Ascendant Holdings is investing in building system upgrades in the Wells Building and is targeting high tech tenants.
A major redevelopment project could be coming to the block south of Wisconsin Avenue between Broadway and Water Street. An investors group, named District Savior LLC, recently purchased six small buildings, all built around 1900, which surround the Railway Exchange Building. The six buildings have a total of 26,891 square feet. District Savior bought them from Guardian Credit Union for $985,000.
Dave Pudlosky of Jones Lang LaSalle, and formerly of The Boerke Company, brokered the deal for District Savior. He said he could not disclose details about the group or what their plans are for the buildings.

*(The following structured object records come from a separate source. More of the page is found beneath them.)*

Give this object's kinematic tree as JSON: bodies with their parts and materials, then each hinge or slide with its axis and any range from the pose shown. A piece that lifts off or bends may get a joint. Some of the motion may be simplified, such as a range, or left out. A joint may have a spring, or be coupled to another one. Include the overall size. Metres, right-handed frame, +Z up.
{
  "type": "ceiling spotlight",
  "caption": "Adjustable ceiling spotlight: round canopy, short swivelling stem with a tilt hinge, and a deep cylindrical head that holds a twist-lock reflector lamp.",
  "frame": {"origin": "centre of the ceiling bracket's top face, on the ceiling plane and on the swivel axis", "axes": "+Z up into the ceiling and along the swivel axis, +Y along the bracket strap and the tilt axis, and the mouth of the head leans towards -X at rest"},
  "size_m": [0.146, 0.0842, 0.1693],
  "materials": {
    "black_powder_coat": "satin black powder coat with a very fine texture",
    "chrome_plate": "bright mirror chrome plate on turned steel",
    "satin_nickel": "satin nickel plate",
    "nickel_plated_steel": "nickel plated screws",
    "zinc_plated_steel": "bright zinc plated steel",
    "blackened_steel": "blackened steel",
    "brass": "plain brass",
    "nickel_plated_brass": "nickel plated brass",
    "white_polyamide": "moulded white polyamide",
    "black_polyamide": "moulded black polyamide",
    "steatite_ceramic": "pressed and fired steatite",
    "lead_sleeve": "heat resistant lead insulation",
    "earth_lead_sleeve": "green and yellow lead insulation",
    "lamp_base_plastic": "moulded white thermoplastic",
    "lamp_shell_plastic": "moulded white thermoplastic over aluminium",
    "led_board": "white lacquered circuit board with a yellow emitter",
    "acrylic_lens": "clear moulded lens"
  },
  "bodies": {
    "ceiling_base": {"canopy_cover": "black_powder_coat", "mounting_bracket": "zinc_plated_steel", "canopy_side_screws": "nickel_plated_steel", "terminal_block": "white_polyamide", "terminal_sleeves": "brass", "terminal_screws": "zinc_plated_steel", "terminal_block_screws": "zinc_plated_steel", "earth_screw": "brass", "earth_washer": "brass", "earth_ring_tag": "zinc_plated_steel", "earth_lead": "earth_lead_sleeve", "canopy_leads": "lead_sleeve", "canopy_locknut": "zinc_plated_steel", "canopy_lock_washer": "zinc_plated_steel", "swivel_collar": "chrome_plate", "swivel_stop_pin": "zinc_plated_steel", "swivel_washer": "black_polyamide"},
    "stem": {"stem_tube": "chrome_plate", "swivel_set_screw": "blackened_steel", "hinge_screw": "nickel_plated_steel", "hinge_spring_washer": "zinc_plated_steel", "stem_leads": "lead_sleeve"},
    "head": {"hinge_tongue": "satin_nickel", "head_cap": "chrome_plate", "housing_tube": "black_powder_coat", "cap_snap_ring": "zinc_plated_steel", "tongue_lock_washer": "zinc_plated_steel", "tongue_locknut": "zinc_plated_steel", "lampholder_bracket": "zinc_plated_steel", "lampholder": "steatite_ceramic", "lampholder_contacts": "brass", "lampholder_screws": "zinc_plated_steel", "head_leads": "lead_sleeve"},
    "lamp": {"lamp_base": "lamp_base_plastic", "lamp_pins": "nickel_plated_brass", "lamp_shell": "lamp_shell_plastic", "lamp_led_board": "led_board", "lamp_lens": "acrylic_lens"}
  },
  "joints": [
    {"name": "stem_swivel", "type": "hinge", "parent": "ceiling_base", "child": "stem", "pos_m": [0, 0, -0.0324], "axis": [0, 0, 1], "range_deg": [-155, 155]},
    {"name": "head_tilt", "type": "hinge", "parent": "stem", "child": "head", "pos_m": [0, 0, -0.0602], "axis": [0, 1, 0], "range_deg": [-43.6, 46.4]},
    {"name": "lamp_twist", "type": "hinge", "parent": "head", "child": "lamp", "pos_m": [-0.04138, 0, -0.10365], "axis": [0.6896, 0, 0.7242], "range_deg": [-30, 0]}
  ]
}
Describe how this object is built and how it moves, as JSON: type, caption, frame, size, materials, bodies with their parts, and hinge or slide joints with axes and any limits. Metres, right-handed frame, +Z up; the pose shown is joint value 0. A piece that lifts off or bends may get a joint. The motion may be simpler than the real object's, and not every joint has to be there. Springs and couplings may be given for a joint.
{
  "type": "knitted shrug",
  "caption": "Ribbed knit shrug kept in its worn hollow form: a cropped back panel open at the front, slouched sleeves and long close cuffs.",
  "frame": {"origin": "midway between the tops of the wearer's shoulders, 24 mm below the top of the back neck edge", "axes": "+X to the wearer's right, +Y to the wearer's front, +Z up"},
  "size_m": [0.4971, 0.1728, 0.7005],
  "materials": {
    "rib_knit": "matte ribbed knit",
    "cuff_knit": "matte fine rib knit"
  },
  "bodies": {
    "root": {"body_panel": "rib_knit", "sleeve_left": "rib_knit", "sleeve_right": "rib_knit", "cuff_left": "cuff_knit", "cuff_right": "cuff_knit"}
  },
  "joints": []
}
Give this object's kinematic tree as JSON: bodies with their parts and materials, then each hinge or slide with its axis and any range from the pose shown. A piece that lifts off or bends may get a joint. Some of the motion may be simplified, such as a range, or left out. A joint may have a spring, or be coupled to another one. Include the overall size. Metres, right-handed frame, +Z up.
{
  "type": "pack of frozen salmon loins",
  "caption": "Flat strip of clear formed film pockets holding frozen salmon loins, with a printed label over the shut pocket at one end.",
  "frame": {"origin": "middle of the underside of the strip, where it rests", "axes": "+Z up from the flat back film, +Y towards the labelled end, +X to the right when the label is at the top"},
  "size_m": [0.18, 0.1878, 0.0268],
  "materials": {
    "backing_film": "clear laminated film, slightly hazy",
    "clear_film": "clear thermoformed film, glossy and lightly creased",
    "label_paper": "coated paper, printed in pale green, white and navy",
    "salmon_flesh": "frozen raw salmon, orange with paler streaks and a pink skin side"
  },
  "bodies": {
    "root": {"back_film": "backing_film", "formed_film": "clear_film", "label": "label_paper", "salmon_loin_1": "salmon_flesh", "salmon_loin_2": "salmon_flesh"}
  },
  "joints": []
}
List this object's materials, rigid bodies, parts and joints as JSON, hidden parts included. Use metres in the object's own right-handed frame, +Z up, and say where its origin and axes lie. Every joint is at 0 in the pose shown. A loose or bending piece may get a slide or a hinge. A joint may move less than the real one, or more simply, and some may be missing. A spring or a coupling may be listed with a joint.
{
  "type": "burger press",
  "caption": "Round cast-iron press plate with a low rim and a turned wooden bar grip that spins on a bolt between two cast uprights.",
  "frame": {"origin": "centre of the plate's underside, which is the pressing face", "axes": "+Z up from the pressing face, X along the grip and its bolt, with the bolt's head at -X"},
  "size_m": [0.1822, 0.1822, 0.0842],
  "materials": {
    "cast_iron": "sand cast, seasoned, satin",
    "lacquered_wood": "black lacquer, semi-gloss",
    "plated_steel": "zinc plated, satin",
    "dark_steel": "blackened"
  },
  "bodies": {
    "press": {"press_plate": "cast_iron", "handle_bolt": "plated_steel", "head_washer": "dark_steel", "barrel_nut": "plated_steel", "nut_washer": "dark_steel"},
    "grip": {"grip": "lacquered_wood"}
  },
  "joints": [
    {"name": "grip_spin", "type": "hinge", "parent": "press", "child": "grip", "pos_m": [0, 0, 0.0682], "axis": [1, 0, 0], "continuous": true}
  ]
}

“The plan is to rehab them,” he said. “I think it’s going to be a partial rehab and a partial new build. I think the goal is to preserve the historical nature of the buildings. However, we have to be realistic. A lot of what’s there isn’t going to work. They’re in pretty rough condition. They’re pretty run down.”
Keating Kahn said she knows who the group is but has been “sworn to secrecy” about them and their plans.
“It’s a good, strong group,” she said. “I don’t think there’s a plan yet. I think it’s a long-term type of project. But it’s going to be great for downtown Milwaukee.”